The final piece of the jigsaw relates to regulation and the consistent enforcement of this, particularly given the explosion of the sector and its rapid growth. The FCA has tackled this issue relatively well to date albeit with a somewhat piecemeal approach. The sector is broad and diverse which is healthy, but its various strands are also at different stages of maturity which needs to be considered. Many of the measures implemented thus far have centred on zeitgeist niches such as crowdfunding or peer-to-peer lending and we must move beyond this to develop a consistent framework for the entire spectrum of alternative finance solutions.

Developing regulation that encourages innovation but instils confidence in the sector and its long-term sustainability will not only further boost SME demand but also attract additional institutional investors providing significant firepower and helping allay any potential concerns around supply and demand.

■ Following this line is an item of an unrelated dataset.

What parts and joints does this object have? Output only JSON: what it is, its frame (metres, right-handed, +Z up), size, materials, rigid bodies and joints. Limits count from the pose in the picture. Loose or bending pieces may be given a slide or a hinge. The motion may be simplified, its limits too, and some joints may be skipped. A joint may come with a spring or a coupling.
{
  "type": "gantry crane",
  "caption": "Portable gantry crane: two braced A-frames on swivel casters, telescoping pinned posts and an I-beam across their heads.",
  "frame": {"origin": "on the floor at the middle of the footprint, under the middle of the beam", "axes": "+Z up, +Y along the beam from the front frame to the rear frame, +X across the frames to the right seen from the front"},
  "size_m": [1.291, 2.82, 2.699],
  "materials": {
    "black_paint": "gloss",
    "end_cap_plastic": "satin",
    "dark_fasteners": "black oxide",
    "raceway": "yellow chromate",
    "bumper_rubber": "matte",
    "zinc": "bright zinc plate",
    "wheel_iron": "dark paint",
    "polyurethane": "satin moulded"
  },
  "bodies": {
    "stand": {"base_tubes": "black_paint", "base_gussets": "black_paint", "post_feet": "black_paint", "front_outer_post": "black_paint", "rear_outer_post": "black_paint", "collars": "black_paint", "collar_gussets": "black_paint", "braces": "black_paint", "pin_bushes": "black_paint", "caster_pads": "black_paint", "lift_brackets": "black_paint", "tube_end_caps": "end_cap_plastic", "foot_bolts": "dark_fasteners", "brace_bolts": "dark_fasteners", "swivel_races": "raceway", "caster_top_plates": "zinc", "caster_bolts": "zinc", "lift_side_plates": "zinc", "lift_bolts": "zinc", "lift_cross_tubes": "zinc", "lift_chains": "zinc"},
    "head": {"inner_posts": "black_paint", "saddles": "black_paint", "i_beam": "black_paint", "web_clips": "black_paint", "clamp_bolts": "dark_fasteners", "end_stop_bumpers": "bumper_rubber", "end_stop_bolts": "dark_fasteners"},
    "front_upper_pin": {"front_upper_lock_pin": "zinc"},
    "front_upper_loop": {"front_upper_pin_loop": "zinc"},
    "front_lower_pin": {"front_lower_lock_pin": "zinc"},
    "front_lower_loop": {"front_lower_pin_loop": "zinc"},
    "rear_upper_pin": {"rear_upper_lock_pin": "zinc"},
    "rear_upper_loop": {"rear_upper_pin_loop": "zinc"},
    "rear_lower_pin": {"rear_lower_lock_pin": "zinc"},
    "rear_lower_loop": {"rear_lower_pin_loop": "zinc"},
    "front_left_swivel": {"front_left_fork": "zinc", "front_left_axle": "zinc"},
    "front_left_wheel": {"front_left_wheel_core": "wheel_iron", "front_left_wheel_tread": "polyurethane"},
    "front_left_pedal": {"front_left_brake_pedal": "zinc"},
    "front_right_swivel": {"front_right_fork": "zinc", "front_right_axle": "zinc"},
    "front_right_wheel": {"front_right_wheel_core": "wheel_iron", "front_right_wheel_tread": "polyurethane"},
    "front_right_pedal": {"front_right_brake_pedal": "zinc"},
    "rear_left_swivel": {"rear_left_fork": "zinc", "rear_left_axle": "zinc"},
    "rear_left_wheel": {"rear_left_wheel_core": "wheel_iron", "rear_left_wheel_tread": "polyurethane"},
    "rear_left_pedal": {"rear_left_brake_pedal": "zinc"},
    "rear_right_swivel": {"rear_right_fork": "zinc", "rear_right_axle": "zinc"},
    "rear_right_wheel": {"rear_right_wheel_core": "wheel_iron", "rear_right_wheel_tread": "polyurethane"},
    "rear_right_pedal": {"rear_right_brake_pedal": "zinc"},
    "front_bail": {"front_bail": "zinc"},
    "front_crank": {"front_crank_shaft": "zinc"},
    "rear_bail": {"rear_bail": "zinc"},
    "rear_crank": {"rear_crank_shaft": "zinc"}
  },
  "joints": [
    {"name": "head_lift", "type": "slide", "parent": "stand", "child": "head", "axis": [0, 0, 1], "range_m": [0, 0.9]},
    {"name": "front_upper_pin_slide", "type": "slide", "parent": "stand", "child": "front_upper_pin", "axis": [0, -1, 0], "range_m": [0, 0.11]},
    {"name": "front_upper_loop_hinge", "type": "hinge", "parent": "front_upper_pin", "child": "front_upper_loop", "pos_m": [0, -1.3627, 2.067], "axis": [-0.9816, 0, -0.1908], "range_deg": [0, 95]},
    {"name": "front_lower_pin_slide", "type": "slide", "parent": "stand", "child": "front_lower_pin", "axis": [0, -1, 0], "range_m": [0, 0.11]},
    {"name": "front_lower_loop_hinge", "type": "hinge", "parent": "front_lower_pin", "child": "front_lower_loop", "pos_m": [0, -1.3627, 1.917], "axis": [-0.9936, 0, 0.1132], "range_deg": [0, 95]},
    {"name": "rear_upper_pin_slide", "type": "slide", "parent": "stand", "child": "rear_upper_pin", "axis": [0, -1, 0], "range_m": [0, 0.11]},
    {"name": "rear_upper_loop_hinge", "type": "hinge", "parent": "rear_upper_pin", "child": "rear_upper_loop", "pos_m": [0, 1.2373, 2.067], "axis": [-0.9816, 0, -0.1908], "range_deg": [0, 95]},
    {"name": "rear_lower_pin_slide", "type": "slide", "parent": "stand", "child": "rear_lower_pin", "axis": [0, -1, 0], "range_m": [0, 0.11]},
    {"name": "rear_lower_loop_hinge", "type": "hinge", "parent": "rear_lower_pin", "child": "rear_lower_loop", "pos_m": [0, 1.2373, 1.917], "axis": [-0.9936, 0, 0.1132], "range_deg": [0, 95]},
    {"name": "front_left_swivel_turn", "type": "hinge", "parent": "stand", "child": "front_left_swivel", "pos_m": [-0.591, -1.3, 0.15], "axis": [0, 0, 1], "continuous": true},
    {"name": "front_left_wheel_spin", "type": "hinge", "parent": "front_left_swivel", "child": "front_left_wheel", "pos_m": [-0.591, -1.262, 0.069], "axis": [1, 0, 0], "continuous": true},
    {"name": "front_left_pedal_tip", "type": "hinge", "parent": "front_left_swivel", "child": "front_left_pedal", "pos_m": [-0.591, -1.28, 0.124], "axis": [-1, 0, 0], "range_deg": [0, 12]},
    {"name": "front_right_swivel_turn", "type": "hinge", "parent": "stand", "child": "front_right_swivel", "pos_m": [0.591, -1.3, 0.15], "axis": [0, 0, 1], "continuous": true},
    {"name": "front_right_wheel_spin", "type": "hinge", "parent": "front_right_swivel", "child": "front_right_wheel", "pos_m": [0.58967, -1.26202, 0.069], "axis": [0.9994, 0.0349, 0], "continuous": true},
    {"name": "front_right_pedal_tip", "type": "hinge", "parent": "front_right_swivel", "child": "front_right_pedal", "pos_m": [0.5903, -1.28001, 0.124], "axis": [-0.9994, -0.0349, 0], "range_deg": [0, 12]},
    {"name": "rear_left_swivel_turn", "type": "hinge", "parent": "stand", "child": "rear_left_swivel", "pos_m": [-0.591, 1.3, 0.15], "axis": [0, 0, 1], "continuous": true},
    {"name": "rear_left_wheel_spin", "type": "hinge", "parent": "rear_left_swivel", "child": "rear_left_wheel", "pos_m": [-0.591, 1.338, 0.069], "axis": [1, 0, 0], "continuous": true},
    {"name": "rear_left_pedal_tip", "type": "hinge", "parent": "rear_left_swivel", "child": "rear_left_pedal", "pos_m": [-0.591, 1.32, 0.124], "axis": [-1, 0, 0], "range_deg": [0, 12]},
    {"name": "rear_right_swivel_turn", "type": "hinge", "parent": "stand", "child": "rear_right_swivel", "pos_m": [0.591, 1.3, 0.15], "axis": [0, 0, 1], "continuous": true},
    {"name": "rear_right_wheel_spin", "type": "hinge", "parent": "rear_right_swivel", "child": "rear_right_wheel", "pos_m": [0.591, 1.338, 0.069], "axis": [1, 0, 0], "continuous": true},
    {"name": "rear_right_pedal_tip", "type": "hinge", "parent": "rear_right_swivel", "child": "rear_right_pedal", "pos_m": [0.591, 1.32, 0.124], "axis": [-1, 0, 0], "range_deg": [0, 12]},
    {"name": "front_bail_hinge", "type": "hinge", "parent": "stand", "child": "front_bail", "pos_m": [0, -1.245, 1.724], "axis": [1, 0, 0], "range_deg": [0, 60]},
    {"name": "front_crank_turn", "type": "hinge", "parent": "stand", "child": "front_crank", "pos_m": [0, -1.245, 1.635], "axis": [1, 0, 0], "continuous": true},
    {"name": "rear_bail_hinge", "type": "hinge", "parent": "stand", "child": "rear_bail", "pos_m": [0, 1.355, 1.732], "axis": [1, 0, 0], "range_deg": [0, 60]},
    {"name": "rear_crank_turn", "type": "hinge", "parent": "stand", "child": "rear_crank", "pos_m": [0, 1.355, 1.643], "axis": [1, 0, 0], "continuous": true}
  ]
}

It’s why at GLI Finance we invest capital from our own balance sheet through our platforms to ensure we’re able to help close the SME finance gap effectively and deliver maximum impact.

Progress on all three of these areas has been positive but the sector must not take its eye off the ball if it is to take advantage of this fantastic opportunity. With a year-on-year growth rate of 90%, according to innovation charity Nesta, 2015 may well be the year when alternative finance begins to shake its "alternative" tag line. Better education, innovation and regulation are at the heart of this and to supporting the SME lifeblood of the UK economy.